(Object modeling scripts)

==*==

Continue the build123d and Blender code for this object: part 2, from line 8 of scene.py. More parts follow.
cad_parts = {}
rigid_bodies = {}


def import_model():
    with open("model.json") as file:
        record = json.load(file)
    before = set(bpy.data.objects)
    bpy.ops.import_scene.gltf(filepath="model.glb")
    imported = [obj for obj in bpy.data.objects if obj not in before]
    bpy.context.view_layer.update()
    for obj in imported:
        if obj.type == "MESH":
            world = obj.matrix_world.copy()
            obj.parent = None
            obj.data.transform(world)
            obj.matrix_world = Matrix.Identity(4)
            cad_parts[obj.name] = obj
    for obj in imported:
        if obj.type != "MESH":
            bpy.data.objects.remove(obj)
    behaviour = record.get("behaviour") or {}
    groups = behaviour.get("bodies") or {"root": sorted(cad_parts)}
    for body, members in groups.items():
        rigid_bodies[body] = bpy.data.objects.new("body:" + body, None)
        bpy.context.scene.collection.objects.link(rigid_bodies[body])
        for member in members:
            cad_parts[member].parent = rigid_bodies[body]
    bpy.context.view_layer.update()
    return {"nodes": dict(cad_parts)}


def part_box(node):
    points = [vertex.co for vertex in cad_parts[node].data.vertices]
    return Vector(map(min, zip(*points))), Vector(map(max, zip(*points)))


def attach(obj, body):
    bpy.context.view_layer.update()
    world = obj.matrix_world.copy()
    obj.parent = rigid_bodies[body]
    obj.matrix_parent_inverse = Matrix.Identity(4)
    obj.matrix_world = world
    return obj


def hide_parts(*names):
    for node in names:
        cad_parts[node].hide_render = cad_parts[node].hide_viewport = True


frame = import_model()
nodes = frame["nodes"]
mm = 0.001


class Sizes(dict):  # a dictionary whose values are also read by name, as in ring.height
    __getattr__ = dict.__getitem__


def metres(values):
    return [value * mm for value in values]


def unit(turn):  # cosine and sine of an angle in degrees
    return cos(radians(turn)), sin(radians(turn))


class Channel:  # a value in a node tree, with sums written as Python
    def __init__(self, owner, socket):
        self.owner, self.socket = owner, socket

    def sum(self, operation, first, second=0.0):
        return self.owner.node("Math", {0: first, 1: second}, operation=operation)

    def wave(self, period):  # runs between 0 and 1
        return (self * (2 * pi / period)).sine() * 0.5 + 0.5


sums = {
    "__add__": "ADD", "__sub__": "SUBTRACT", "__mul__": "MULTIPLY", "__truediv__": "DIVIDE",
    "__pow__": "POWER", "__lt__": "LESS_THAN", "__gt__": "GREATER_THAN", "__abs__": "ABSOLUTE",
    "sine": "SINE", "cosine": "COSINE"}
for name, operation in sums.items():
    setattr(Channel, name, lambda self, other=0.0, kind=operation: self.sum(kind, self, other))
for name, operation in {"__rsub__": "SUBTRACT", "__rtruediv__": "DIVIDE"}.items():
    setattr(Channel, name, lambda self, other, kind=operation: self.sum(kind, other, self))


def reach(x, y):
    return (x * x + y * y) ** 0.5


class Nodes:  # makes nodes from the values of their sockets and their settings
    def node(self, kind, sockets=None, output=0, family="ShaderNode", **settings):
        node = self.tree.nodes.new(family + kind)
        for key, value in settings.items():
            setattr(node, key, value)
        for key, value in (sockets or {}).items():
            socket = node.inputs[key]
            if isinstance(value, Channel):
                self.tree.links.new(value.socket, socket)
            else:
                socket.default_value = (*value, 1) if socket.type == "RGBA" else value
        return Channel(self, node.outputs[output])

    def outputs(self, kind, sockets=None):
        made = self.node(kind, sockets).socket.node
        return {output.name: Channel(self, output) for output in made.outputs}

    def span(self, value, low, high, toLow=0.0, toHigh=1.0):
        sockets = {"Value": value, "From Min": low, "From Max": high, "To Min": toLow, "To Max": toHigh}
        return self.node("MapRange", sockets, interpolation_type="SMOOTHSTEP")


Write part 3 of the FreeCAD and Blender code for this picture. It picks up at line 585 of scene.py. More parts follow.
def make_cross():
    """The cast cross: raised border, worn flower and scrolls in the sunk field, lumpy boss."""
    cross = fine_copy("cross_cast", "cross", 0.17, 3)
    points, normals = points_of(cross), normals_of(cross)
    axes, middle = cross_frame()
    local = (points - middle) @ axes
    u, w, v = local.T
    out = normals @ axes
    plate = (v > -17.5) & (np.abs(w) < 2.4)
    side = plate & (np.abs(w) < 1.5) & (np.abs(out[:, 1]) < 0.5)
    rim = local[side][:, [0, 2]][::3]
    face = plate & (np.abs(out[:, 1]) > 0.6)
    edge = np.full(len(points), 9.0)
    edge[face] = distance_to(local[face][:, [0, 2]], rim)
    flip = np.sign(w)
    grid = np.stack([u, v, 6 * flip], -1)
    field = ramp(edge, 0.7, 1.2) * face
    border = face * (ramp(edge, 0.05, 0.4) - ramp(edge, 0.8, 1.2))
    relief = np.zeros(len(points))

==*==

:: TASK DIRECTIONS ::
Retype all of the material, keeping each line exact.

:: ANSWER TO THIS TASK ::
Continue the build123d and Blender code for this object: part 2, from line 8 of scene.py. More parts follow.
cad_parts = {}
rigid_bodies = {}


def import_model():
    with open("model.json") as file:
        record = json.load(file)
    before = set(bpy.data.objects)
    bpy.ops.import_scene.gltf(filepath="model.glb")
    imported = [obj for obj in bpy.data.objects if obj not in before]
    bpy.context.view_layer.update()
    for obj in imported:
        if obj.type == "MESH":
            world = obj.matrix_world.copy()
            obj.parent = None
            obj.data.transform(world)
            obj.matrix_world = Matrix.Identity(4)
            cad_parts[obj.name] = obj
    for obj in imported:
        if obj.type != "MESH":
            bpy.data.objects.remove(obj)
    behaviour = record.get("behaviour") or {}
    groups = behaviour.get("bodies") or {"root": sorted(cad_parts)}
    for body, members in groups.items():
        rigid_bodies[body] = bpy.data.objects.new("body:" + body, None)
        bpy.context.scene.collection.objects.link(rigid_bodies[body])
        for member in members:
            cad_parts[member].parent = rigid_bodies[body]
    bpy.context.view_layer.update()
    return {"nodes": dict(cad_parts)}


def part_box(node):
    points = [vertex.co for vertex in cad_parts[node].data.vertices]
    return Vector(map(min, zip(*points))), Vector(map(max, zip(*points)))


def attach(obj, body):
    bpy.context.view_layer.update()
    world = obj.matrix_world.copy()
    obj.parent = rigid_bodies[body]
    obj.matrix_parent_inverse = Matrix.Identity(4)
    obj.matrix_world = world
    return obj


def hide_parts(*names):
    for node in names:
        cad_parts[node].hide_render = cad_parts[node].hide_viewport = True


frame = import_model()
nodes = frame["nodes"]
mm = 0.001


class Sizes(dict):  # a dictionary whose values are also read by name, as in ring.height
    __getattr__ = dict.__getitem__


def metres(values):
    return [value * mm for value in values]


def unit(turn):  # cosine and sine of an angle in degrees
    return cos(radians(turn)), sin(radians(turn))


class Channel:  # a value in a node tree, with sums written as Python
    def __init__(self, owner, socket):
        self.owner, self.socket = owner, socket

    def sum(self, operation, first, second=0.0):
        return self.owner.node("Math", {0: first, 1: second}, operation=operation)

    def wave(self, period):  # runs between 0 and 1
        return (self * (2 * pi / period)).sine() * 0.5 + 0.5


sums = {
    "__add__": "ADD", "__sub__": "SUBTRACT", "__mul__": "MULTIPLY", "__truediv__": "DIVIDE",
    "__pow__": "POWER", "__lt__": "LESS_THAN", "__gt__": "GREATER_THAN", "__abs__": "ABSOLUTE",
    "sine": "SINE", "cosine": "COSINE"}
for name, operation in sums.items():
    setattr(Channel, name, lambda self, other=0.0, kind=operation: self.sum(kind, self, other))
for name, operation in {"__rsub__": "SUBTRACT", "__rtruediv__": "DIVIDE"}.items():
    setattr(Channel, name, lambda self, other, kind=operation: self.sum(kind, other, self))


def reach(x, y):
    return (x * x + y * y) ** 0.5


class Nodes:  # makes nodes from the values of their sockets and their settings
    def node(self, kind, sockets=None, output=0, family="ShaderNode", **settings):
        node = self.tree.nodes.new(family + kind)
        for key, value in settings.items():
            setattr(node, key, value)
        for key, value in (sockets or {}).items():
            socket = node.inputs[key]
            if isinstance(value, Channel):
                self.tree.links.new(value.socket, socket)
            else:
                socket.default_value = (*value, 1) if socket.type == "RGBA" else value
        return Channel(self, node.outputs[output])

    def outputs(self, kind, sockets=None):
        made = self.node(kind, sockets).socket.node
        return {output.name: Channel(self, output) for output in made.outputs}

    def span(self, value, low, high, toLow=0.0, toHigh=1.0):
        sockets = {"Value": value, "From Min": low, "From Max": high, "To Min": toLow, "To Max": toHigh}
        return self.node("MapRange", sockets, interpolation_type="SMOOTHSTEP")


Write part 3 of the FreeCAD and Blender code for this picture. It picks up at line 585 of scene.py. More parts follow.
def make_cross():
    """The cast cross: raised border, worn flower and scrolls in the sunk field, lumpy boss."""
    cross = fine_copy("cross_cast", "cross", 0.17, 3)
    points, normals = points_of(cross), normals_of(cross)
    axes, middle = cross_frame()
    local = (points - middle) @ axes
    u, w, v = local.T
    out = normals @ axes
    plate = (v > -17.5) & (np.abs(w) < 2.4)
    side = plate & (np.abs(w) < 1.5) & (np.abs(out[:, 1]) < 0.5)
    rim = local[side][:, [0, 2]][::3]
    face = plate & (np.abs(out[:, 1]) > 0.6)
    edge = np.full(len(points), 9.0)
    edge[face] = distance_to(local[face][:, [0, 2]], rim)
    flip = np.sign(w)
    grid = np.stack([u, v, 6 * flip], -1)
    field = ramp(edge, 0.7, 1.2) * face
    border = face * (ramp(edge, 0.05, 0.4) - ramp(edge, 0.8, 1.2))
    relief = np.zeros(len(points))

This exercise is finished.